[BEGIN GIVEN MATERIAL]

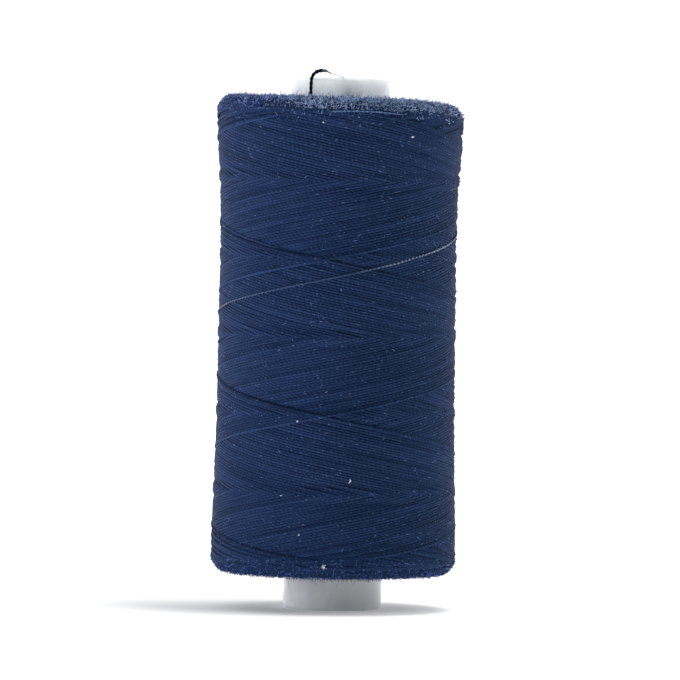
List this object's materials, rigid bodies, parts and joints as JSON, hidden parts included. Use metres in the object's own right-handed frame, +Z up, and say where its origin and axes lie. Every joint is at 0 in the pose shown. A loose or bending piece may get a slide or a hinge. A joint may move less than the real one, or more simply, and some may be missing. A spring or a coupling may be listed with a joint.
{
  "type": "spool of thread",
  "caption": "Parallel-sided spool of navy sewing thread, cross-wound on a pale plastic tube that drops over a spool pin and stands on its end.",
  "frame": {"origin": "centre of the tube's lower end, on the surface that the spool stands on", "axes": "+Z up along the tube's axis; -Y is the front, with the thread tail at the front left of the upper rim"},
  "size_m": [0.0336, 0.0336, 0.0739],
  "materials": {
    "tube_plastic": "satin, slightly translucent moulded polypropylene",
    "thread": "navy spun polyester thread with a soft fuzz and a low sheen"
  },
  "bodies": {
    "root": {"core_tube": "tube_plastic", "thread_package": "thread", "outer_end": "thread", "thread_tail": "thread"}
  },
  "joints": []
}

[END GIVEN MATERIAL]

TASK: All of the data shown above must be copied exactly.

OUTPUT OF THE EXERCISE:
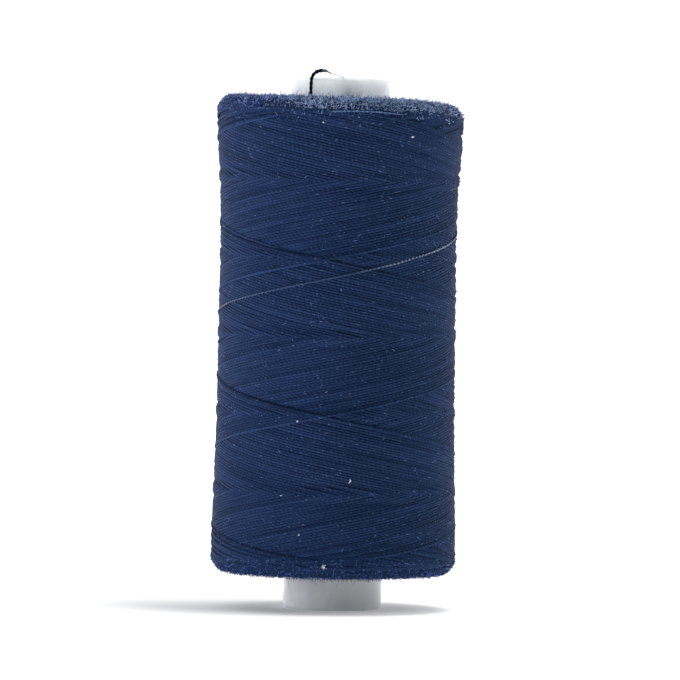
List this object's materials, rigid bodies, parts and joints as JSON, hidden parts included. Use metres in the object's own right-handed frame, +Z up, and say where its origin and axes lie. Every joint is at 0 in the pose shown. A loose or bending piece may get a slide or a hinge. A joint may move less than the real one, or more simply, and some may be missing. A spring or a coupling may be listed with a joint.
{
  "type": "spool of thread",
  "caption": "Parallel-sided spool of navy sewing thread, cross-wound on a pale plastic tube that drops over a spool pin and stands on its end.",
  "frame": {"origin": "centre of the tube's lower end, on the surface that the spool stands on", "axes": "+Z up along the tube's axis; -Y is the front, with the thread tail at the front left of the upper rim"},
  "size_m": [0.0336, 0.0336, 0.0739],
  "materials": {
    "tube_plastic": "satin, slightly translucent moulded polypropylene",
    "thread": "navy spun polyester thread with a soft fuzz and a low sheen"
  },
  "bodies": {
    "root": {"core_tube": "tube_plastic", "thread_package": "thread", "outer_end": "thread", "thread_tail": "thread"}
  },
  "joints": []
}